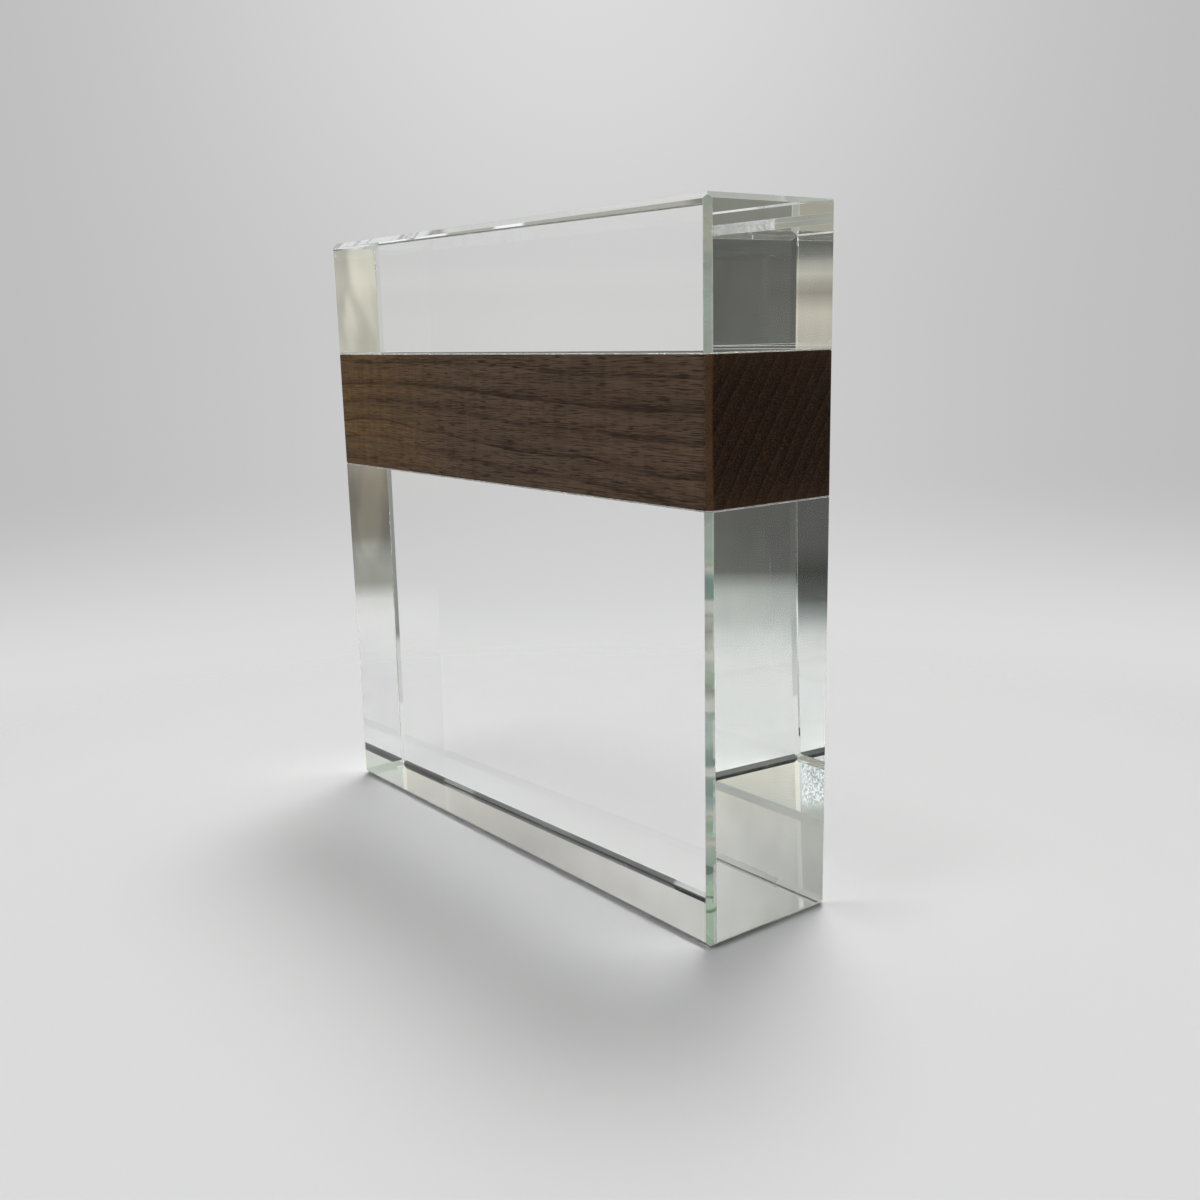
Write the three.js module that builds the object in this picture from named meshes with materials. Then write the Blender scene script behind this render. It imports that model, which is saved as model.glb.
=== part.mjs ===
// A crystal photo block: two blocks of clear optical crystal bonded to a walnut bar between them.
// Millimetres, +Z up. The origin is the centre of the underside. The wide front face looks
// along -Y, and +X is on the right of someone who faces it.

import * as THREE from "three";
import { ConvexGeometry } from "three/addons/geometries/ConvexGeometry.js";

// Plan of the whole block, which every piece shares
const blockWidth = 150;
const blockDepth = 35;

// Heights of the stacked pieces, from the underside up
const lowerCrystalHeight = 91;
const walnutBarHeight = 29.5;
const upperCrystalHeight = 29;
const glueFilmThickness = 0.25;

// Setbacks of the 45 degree bevels, measured on each of the two faces that a bevel joins.
// The upright ones run down the whole stack, glue and walnut included.
const uprightBevel = 1.25;
const topBevel = 1.25;
const undersideBevel = 1.25;

function polishedCrystal() {
  return new THREE.MeshStandardMaterial({
    color: 0xe9f0ea,
    roughness: 0.02,
    metalness: 0,
    transparent: true,
    opacity: 0.35,
  });
}

function curedGlue() {
  return new THREE.MeshStandardMaterial({
    color: 0xf0f1e6,
    roughness: 0.15,
    metalness: 0,
    transparent: true,
    opacity: 0.6,
  });
}

function oiledWalnut() {
  return new THREE.MeshStandardMaterial({ color: 0x4a3a2d, roughness: 0.5, metalness: 0 });
}

// The block's plan at one level: a rectangle whose corners the upright bevels cut off. `inset`
// draws every side in, and once it has eaten half of the upright bevel the corner is square.
function planAt(level, inset) {
  const x = blockWidth / 2 - inset;
  const y = blockDepth / 2 - inset;
  const cut = Math.max(uprightBevel - 2 * inset, 0);
  const corners = [];
  for (const sideX of [1, -1]) {
    for (const sideY of [1, -1]) {
      corners.push(new THREE.Vector3(sideX * x, sideY * (y - cut), level));
      corners.push(new THREE.Vector3(sideX * (x - cut), sideY * y, level));
    }
  }
  return corners;
}

// The plans that shape one end of a piece. `inward` is 1 at its lower end and -1 at its upper
// end. `bevel` is the setback of the bevel round that end, which is 0 where the piece is glued.
// At each corner that bevel's two sides mitre with the upright bevel, which runs out to a point.
function endPlans(level, inward, bevel) {
  const uprightRunsOut = Math.min(uprightBevel / 2, bevel);
  const insets = [0, uprightRunsOut, bevel];
  return insets.flatMap((inset) => planAt(level + inward * (bevel - inset), inset));
}

// One piece of the stack, from its own level 0 up: the convex solid that spans both its ends
function stackedPiece({ height, lowerBevel = 0, upperBevel = 0 }) {
  return new ConvexGeometry([
    ...endPlans(0, 1, lowerBevel),
    ...endPlans(height, -1, upperBevel),
  ]);
}

// The pieces in the order in which they are stacked
const stack = [
  {
    name: "lower_crystal",
    size: { height: lowerCrystalHeight, lowerBevel: undersideBevel },
    material: polishedCrystal(),
  },
  {
    name: "lower_glue_film",
    size: { height: glueFilmThickness },
    material: curedGlue(),
  },
  {
    name: "walnut_bar",
    size: { height: walnutBarHeight },
    material: oiledWalnut(),
  },
  {
    name: "upper_glue_film",
    size: { height: glueFilmThickness },
    material: curedGlue(),
  },
  {
    name: "upper_crystal",
    size: { height: upperCrystalHeight, upperBevel: topBevel },
    material: polishedCrystal(),
  },
];

const photoBlock = new THREE.Group();
let level = 0;
for (const { name, size, material } of stack) {
  const mesh = new THREE.Mesh(stackedPiece(size), material);
  mesh.name = name;
  mesh.position.z = level;
  photoBlock.add(mesh);
  // A mesh holds 32-bit numbers, so the next piece starts at the top that this one really has
  level += Math.fround(size.height);
}

export default photoBlock;
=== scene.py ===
import math

import bmesh
import bpy
from mathutils import Matrix, Vector


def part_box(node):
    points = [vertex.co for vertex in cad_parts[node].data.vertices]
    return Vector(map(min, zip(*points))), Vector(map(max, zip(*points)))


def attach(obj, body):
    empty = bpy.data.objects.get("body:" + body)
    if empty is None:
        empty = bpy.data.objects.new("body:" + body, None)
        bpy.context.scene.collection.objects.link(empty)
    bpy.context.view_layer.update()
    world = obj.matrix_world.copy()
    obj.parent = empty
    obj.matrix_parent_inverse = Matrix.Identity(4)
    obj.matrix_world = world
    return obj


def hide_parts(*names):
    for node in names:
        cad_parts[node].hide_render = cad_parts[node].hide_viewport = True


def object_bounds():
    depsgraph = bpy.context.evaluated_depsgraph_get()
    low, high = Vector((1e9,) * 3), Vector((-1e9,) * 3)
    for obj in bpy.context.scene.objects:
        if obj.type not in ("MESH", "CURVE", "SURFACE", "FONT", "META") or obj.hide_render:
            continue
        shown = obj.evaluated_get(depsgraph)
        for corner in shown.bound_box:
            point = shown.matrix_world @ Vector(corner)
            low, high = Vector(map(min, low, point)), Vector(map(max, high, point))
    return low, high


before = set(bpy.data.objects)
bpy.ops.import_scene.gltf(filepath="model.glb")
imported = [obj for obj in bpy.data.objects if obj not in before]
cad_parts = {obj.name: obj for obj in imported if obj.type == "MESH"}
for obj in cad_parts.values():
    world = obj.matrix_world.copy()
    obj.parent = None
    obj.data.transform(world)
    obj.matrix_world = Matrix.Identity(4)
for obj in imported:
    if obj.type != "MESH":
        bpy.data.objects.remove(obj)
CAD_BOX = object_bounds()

# Lengths here are metres, and MM turns a size in millimetres into one
MM = 0.001

# Bevels of the crystals and the walnut, as they were ground
UPRIGHT_BEVEL = 1.25 * MM
# In turn along the two short edges, the front edge and the back edge
UNDERSIDE_BEVELS = (1.25 * MM, 1.25 * MM, 1.25 * MM)
TOP_BEVELS = (1.25 * MM, 1.25 * MM, 0.20 * MM)
# The near corner of the lower crystal was ground wider on its side face, towards the foot
FOOT_FLARE = 0.6 * MM
EDGE_ROUNDING = 0.07 * MM

# In turn the spacing of points, the chips at the rims, the ragged gap, the clearance and the seed
WALNUT_EDGE = (0.7 * MM, 0.40 * MM, 0.0, 0.0, 2.0)
LOWER_GLUE_EDGE = (0.6 * MM, 0.03 * MM, 0.20 * MM, 0.002 * MM, 11.0)
UPPER_GLUE_EDGE = (0.6 * MM, 0.03 * MM, 0.20 * MM, 0.002 * MM, 12.0)
# The height of one ring of the crystals' loft, and how near two points are to be one
RING_SPACING = 1.5 * MM
SAME_POINT = 0.0001 * MM
# Keeps the outermost points inside the block's own sizes, whatever the rounding
SLACK = 0.00005 * MM

# The near bevel starts at this value of x + y, and spans this much of it
NEAR_BEVEL_START = CAD_BOX[1].x + CAD_BOX[0].y - UPRIGHT_BEVEL
NEAR_BEVEL_SPAN = 2 * UPRIGHT_BEVEL
# Just short of where the bevels start, along the width and along the depth
PAST_ENDS = CAD_BOX[1].x - UPRIGHT_BEVEL - 0.05 * MM
PAST_FACES = CAD_BOX[1].y - UPRIGHT_BEVEL - 0.05 * MM
# The height of a painted glint on the near bevel: a short white band in its frosting
PAINTED_GLINT_HEIGHT = 72.5 * MM

CRYSTAL_IOR = 1.50
GLUE_IOR = 1.49


class Value:
    """One output of a node. Arithmetic on it adds the Math nodes that work it out."""

    def __init__(self, nodes, socket):
        self.nodes = nodes
        self.socket = socket

    def __add__(self, other):
        return self.nodes.math("ADD", self, other)

    def __radd__(self, other):
        return self.nodes.math("ADD", other, self)

    def __sub__(self, other):
        return self.nodes.math("SUBTRACT", self, other)

    def __rsub__(self, other):
        return self.nodes.math("SUBTRACT", other, self)

    def __mul__(self, other):
        return self.nodes.math("MULTIPLY", self, other)

    def __rmul__(self, other):
        return self.nodes.math("MULTIPLY", other, self)

    def __truediv__(self, other):
        return self.nodes.math("DIVIDE", self, other)

    def __gt__(self, other):
        return self.nodes.math("GREATER_THAN", self, other)

    def __lt__(self, other):
        return self.nodes.math("LESS_THAN", self, other)

    def __abs__(self):
        return self.nodes.math("ABSOLUTE", self)


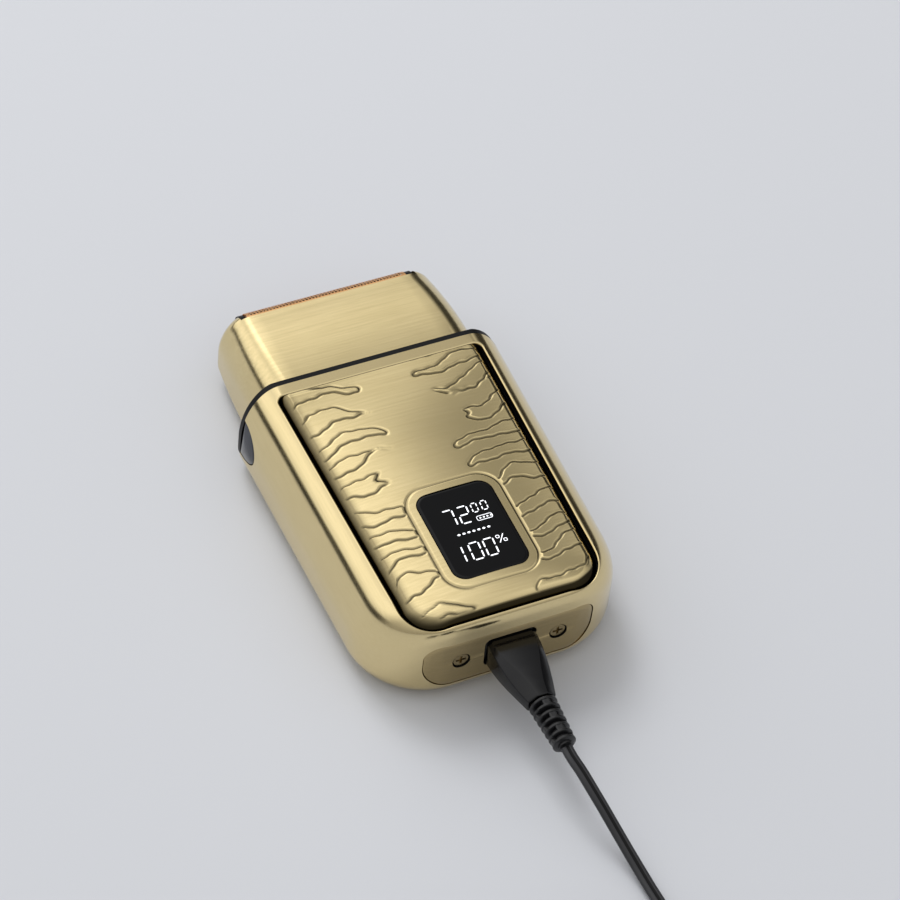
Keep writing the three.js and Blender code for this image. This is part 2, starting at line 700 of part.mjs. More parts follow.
// Main housing: one deep shell, open at the collar
function mainHousing() {
  const open = innerSolid(0, overrun)
    .subtract(box(-bodyHalfTop, bodyHalfTop, -bodyEnd - overrun, -bodyEnd + endWall, 0, bodyThick));
  const throat = roundedBox(-plateHalf + throatMargin, plateHalf - throatMargin,
    plateLow + throatMargin / 2, plateHigh - throatMargin / 2, throatRound);
  let shell = bodySolid(0).subtract(open)
    .subtract(pulledZ(panelOutline(seat), panelFloor, bodyThick + overrun))
    .subtract(lensPrism(seat - moduleMargin, innerFloor - overrun, panelFloor + overrun))
    .subtract(pulledY(plateOutline(seat), -bodyEnd - overrun, plateBack + seat))
    .subtract(pulledY(throat, -bodyEnd, -bodyEnd + endWall + overrun));
  for (const side of [-1, 1]) {
    const inner = side * (flangeBack - overrun);
    const outer = side * (bodyHalfTop + overrun);
    shell = shell.subtract(pulledX(buttonOval(seat, bodyTop + overrun - buttonEdge), inner, outer));
  }
  return shell
    .subtract(rodZ(powerRadius + seat, -overrun, shellWall + overrun, 0, -powerPlace, 24))
    .subtract(rodZ(powerDish + powerDishDeep, -powerDishDeep, powerDishDeep, 0, -powerPlace, 32,
      powerDish - powerDishDeep));
}

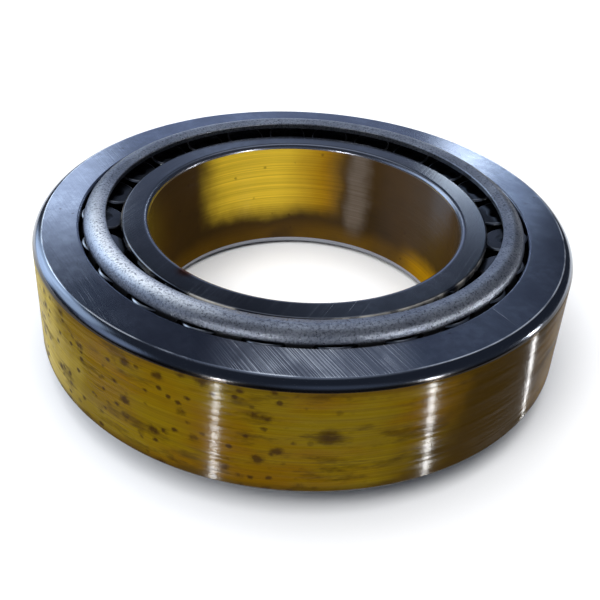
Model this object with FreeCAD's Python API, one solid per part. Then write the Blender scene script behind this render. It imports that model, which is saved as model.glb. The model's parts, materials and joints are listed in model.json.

== PROBLEM TO WORK ON ==
Starting with the line that contains "cad_parts[node].hide_render = cad_parts[node].hide_viewport", repeat each line exactly, and stop once the line that contains "for corner in" has been repeated.

== TASK RESPONSE ==
        cad_parts[node].hide_render = cad_parts[node].hide_viewport = True


def object_bounds():
    depsgraph = bpy.context.evaluated_depsgraph_get()
    low, high = Vector((1e9,) * 3), Vector((-1e9,) * 3)
    for obj in bpy.context.scene.objects:
        if obj.type not in ("MESH", "CURVE", "SURFACE", "FONT", "META") or obj.hide_render:
            continue
        shown = obj.evaluated_get(depsgraph)
        for corner in shown.bound_box:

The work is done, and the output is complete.